ElEctric_EyE · Post by **ElEctric_EyE** » Sun Apr 22, 2012 7:24 pm

So something like this should avoid 3 ported RAM?

Code: Select all

BRK0:		AB = { QAWXYS[SEL_SPP], regfile };

Before all the modifications to make a relocatable stack and zero page, with what is presently on Github(commit#b4acf177ad300aa40a48cb280f66aca6becaeed3), max speed with a constraint of 10.7ns was 97MHz.

If the above is ok, (it does seem to work in simulation), max speed is 89MHz with a constraint of 11.2ns. 11.0ns fails. I made 2 opcodes at the base matrix $xx00_xx00_00x0_0111, so there are 32 opcodes total that transfer a value from any accumulator to either the ZeroPage Pointer or the StackPage Pointer. That should be enough I think.

EDIT: I reread, and see that I still need to make the 'shadow' register. Half way there! I'll post what I have so far on Github since we're confident in a good outcome.

EDIT: Oh, now I follow you! Thanks for the code. Working... 11.0ns passes! Trying 10.8ns constraint... Drat! It fails, but this is on the laptop without the SmartXPlorer optimizations. Firing up the desktop with the optimizations... Fails 11.0ns. Rerunning SmartXPlorer, it's following a different approach this time... Now it passes 11.0ns on the desktop. Trying 10.8ns... Fails.

Conclusion: I didn't retry a SmartXPlorer run on the desktop before the addition of the shadow write registers, which may have gotten the constraint to pass at 11.0ns as well, but as Arlet has said, anything added afterwards we would notice a substantially bigger decrease in speed. Overall, I'm glad the speed is back up to a 11.0ns constraint! even with this powerful feature of zero page and stack page relocation feature that's been added.

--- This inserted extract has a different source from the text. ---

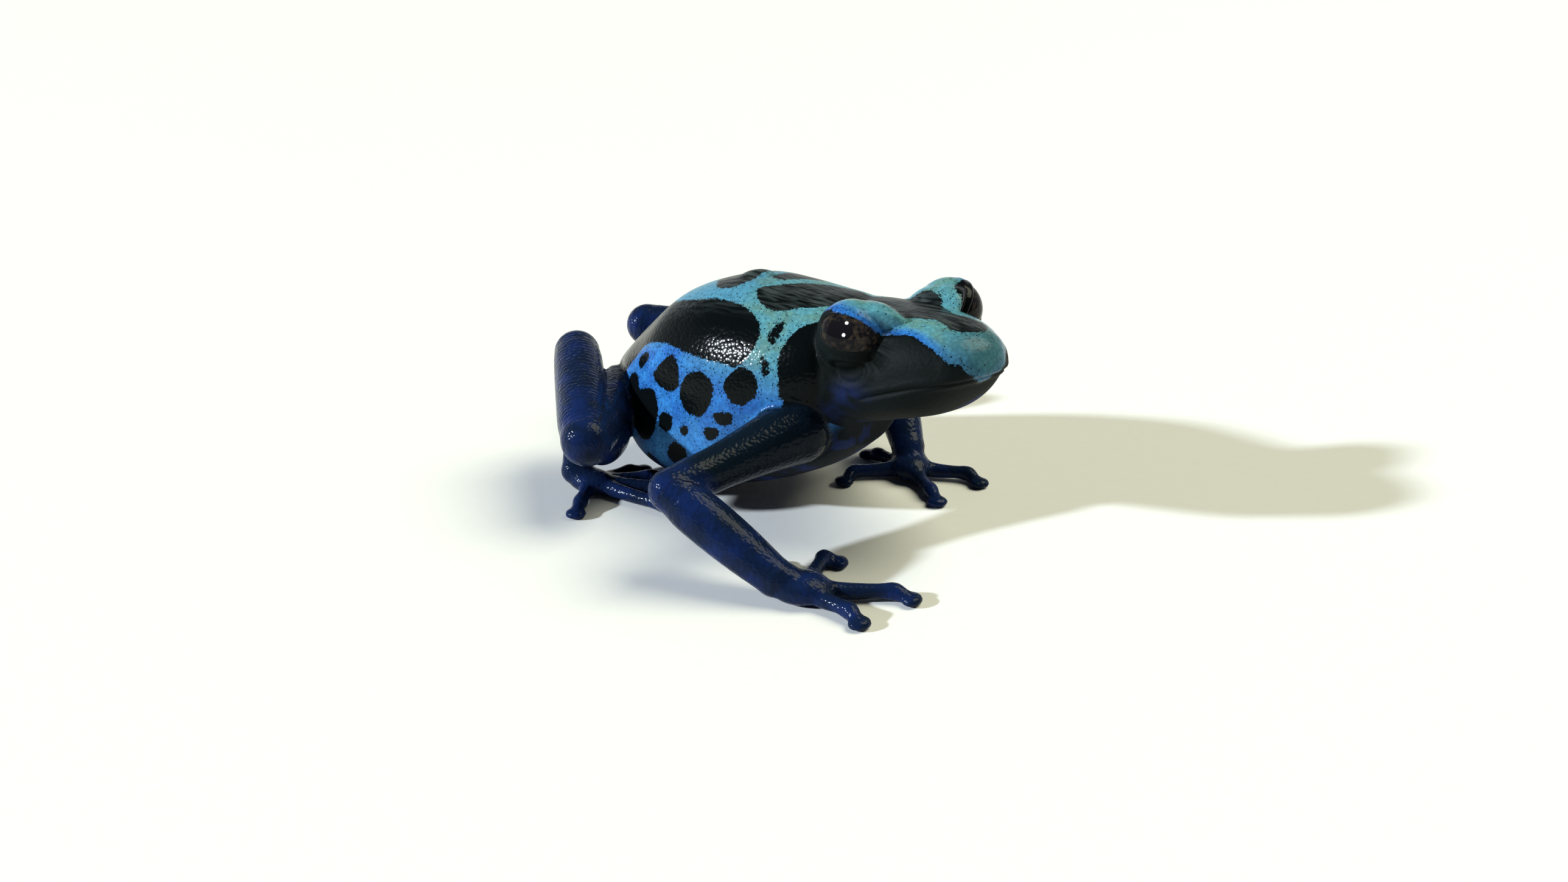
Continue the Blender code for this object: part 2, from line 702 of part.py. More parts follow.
def build_leg(side, trunk, work, cutters, collection):
    """One folded leg: thigh, shank, tarsus, foot and five toes."""
    leg = LEGS[side]
    bm = bmesh.new()
    add_limb(bm, blend_radii(leg["hip"], leg["knee"], THIGH_RADII))
    run = Vector(leg["knee"]) - Vector(leg["hip"])
    x, y, z = between(leg["hip"], leg["knee"], 0.5)
    add_ball(bm, (x, y, z - THIGH_SAG), THIGH_BULK, math.atan2(run.y, run.x))
    add_limb(bm, blend_radii(leg["knee"], leg["heel"], SHANK_RADII))
    add_limb(bm, blend_radii(leg["heel"], leg["ankle"], TARSUS_RADII))
    add_limb(bm, blend_radii(leg["ankle"], leg["sole"], ANKLE_RADII))
    run = Vector(leg["sole"]) - Vector(leg["ankle"])
    add_ball(bm, leg["sole"], SOLE_RADII, math.atan2(run.y, run.x))
    toes = fan_toes(side)
    for joint, disc in toes:
        add_digit(bm, (*leg["sole"][:2], SOLE_ROOT), joint, disc, TOE_RADII)
    whole = fuse(f"leg_{side}", bm, LIMB_VOXEL, LIMB_ROUNDS, LEG_TRIANGLES, work)
    carve(whole, trunk, cutters)
    cut_floor(whole, cutters)
    thigh = (Vector(leg["hip"]) - Vector(leg["knee"])).normalized()
    shank = (Vector(leg["heel"]) - Vector(leg["knee"])).normalized()
    tarsus = (Vector(leg["ankle"]) - Vector(leg["heel"])).normalized()
    slit(whole, leg["knee"], thigh - shank, KNEE_SLAB, cutters, along=thigh + shank)
    slit(whole, leg["heel"], -shank - tarsus, HEEL_SLAB, cutters, along=tarsus - shank)
    slit(whole, leg["ankle"], Vector(leg["sole"]) - Vector(leg["heel"]), ANKLE_SLAB, cutters)
    slit_digits(whole, leg["sole"], toes, TOE_START, cutters)
    anchors = {
        f"thigh_{side}": between(leg["hip"], leg["knee"], 0.5),
        f"shank_{side}": between(leg["knee"], leg["heel"], 0.5),
        f"tarsus_{side}": between(leg["heel"], leg["ankle"], 0.55),
        f"foot_{side}": leg["sole"],
        **digit_anchors("toe", side, leg["sole"], toes, TOE_START),
    }
    return part_out(whole, anchors, collection)


def dress(thing, colour, roughness):
    """Give a piece its own material and shade it smooth."""
    finish = bpy.data.materials.new(f"{thing.name}_skin")
    finish.use_nodes = True
    surface = finish.node_tree.nodes["Principled BSDF"]
    surface.inputs["Base Color"].default_value = (*colour, 1.0)
    surface.inputs["Roughness"].default_value = roughness
    surface.inputs["Metallic"].default_value = 0.0
    thing.data.materials.clear()
    thing.data.materials.append(finish)
    thing.data.shade_smooth()
    thing.data.set_sharp_from_angle(angle=math.radians(40.0))


def finish_for(name):
    """Colour and roughness of a piece by its name."""
    if name.startswith("eye"):
        return BLACK, 0.05
    if name == "head":
        return TEAL, 0.3
    if name == "torso":
        return BLUE, 0.3
    return NAVY, 0.35


def centre_on_floor(pieces):
    """Slide the whole frog so that the middle of its box stands over the origin."""
    corners = [piece.matrix_world @ Vector(corner) for piece in pieces for corner in piece.bound_box]
    lows = [min(corner[axis] for corner in corners) for axis in range(3)]
    highs = [max(corner[axis] for corner in corners) for axis in range(3)]
    shift = Vector((-(lows[0] + highs[0]) * 0.5, -(lows[1] + highs[1]) * 0.5, -lows[2]))
    for piece in pieces:
        piece.data.transform(Matrix.Translation(shift))


def main():
    """Build the frog."""
    clear_scene()
    frog = new_collection("blue_poison_dart_frog")
    work = new_collection("whole_forms")
    cutters = new_collection("cutters")
    trunk = build_trunk(work)
    pieces = []
    for side in ("right", "left"):
        pieces += build_arm(side, trunk, work, cutters, frog)
        pieces += build_leg(side, trunk, work, cutters, frog)
    for side, sign in (("left", 1), ("right", -1)):
        pieces.append(build_eye(sign, f"eye_{side}", frog))
    detail_head(trunk, cutters)
    neck = head_matrix() @ point(NECK_CUT) / MM
    slit(trunk, neck, head_matrix().to_3x3() @ Vector((1.0, 0.0, 0.0)), NECK_SLAB, cutters)
    pieces += part_out(trunk, TRUNK_ANCHORS, frog)
    for piece in pieces:
        dress(piece, *finish_for(piece.name))
    centre_on_floor(pieces)


main()
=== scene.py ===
"""Blue poison dart frog: the skin, eyes, colours, light and camera of a still life-size model.

The skin is shaped in the frog's working frame, in millimetres, with the head towards +X and the left
side at +Y. It is one closed surface over the same rounded masses as the solids, with lids, lips,
nostrils, ears, folds and creases pressed into it, and it is slid onto the solids when it is done.
"""

import logging
import math
from collections.abc import Callable
from dataclasses import dataclass, field
from enum import Enum

import bmesh
import bpy
import numpy as np
from mathutils import Euler, Matrix, Vector
from mathutils.bvhtree import BVHTree


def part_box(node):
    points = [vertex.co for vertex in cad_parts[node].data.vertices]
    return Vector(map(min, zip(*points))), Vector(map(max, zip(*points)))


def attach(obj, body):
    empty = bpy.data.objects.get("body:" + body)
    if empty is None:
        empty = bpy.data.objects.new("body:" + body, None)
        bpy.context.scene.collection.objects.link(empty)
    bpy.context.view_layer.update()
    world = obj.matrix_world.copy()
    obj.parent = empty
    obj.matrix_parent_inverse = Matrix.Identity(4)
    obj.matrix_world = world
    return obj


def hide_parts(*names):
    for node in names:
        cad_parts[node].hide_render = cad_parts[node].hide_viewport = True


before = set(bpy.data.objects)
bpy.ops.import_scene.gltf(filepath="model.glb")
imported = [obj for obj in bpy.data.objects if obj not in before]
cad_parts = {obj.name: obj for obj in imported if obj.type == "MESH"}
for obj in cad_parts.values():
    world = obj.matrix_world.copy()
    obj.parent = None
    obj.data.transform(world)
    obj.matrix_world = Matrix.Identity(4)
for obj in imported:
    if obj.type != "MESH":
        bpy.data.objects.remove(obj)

LOG = logging.getLogger("frog")
MM = 0.001

Place = tuple[float, float, float]
Colour = tuple[float, float, float]
Spot = tuple[tuple[float, float], ...]
Shape = Callable[[float, float], Vector]


class Side(Enum):
    """A side of the frog, by the sign of its Y."""

    RIGHT = -1
    LEFT = 1

    @property
    def word(self) -> str:
        """The side's name, as the nodes have it."""
        return self.name.lower()


def smoothstep(low: float, high: float, value: np.ndarray) -> np.ndarray:
    """Ease from 0 to 1 between two limits.

    Args:
        low: Where the ease begins.
        high: Where the ease ends, which may be below low.
        value: The values to ease.

    Returns:
        The eased values.
    """
    part = np.clip((value - low) / (high - low), 0.0, 1.0)
    return part * part * (3.0 - 2.0 * part)


def bell(value: np.ndarray, width: float) -> np.ndarray:
    """A smooth bump of height 1 round zero."""
    return np.exp(-((value / width) ** 2))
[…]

Testing continues... I see something I don't like with the INC A ($001A) opcode. It's a decode and reg opcode, but the IR seems to only recognize the DECODE portion and not the REG. Everything works, but IR is skewed from 'statename" for the rest of the simulation. The thing is, all other accumulator INC's($xx1A) display properly in ISim. Any suggestions where the problem my lie?

Here's the proof of speed from ISE13.4 before all recent mod's:

Code: Select all

                       Timing summary: 
 --------------- 
  
 Timing errors: 0  Score: 0  (Setup/Max: 0, Hold: 0) 
  
 Constraints cover 1115709 paths, 0 nets, and 8144 connections 
  
 Design statistics: 
    Minimum period:  10.246ns{1}   (Maximum frequency:  97.599MHz) 
  
  
 ------------------------------------Footnotes----------------------------------- 
 1)  The minimum period statistic assumes all single cycle delays. 
  
 Analysis completed Mon Apr 23 00:31:08 2012  
 --------------------------------------------------------------------------------

And after all mod's with Arlet's shadow write reg's and SmartXPlorer:

Code: Select all

              Timing summary: 
 --------------- 
  
 Timing errors: 0  Score: 0  (Setup/Max: 0, Hold: 0) 
  
 Constraints cover 1370332 paths, 0 nets, and 8928 connections 
  
 Design statistics: 
    Minimum period:  10.759ns{1}   (Maximum frequency:  92.945MHz) 
  
  
 ------------------------------------Footnotes----------------------------------- 
 1)  The minimum period statistic assumes all single cycle delays. 
  
 Analysis completed Mon Apr 23 06:30:28 2012  
 --------------------------------------------------------------------------------

ElEctric_EyE · Post by **ElEctric_EyE** » Mon Apr 23, 2012 2:12 am

ElEctric_EyE wrote:

...Testing continues... I see something I don't like with the INC A ($001A) opcode. It's a decode and reg opcode, but the IR seems to only recognize the DECODE portion and not the REG. Everything works, but IR is skewed from 'statename" for the rest of the simulation. The thing is, all other accumulator INC's($xx1A) display properly in ISim. Any suggestions where the problem my lie?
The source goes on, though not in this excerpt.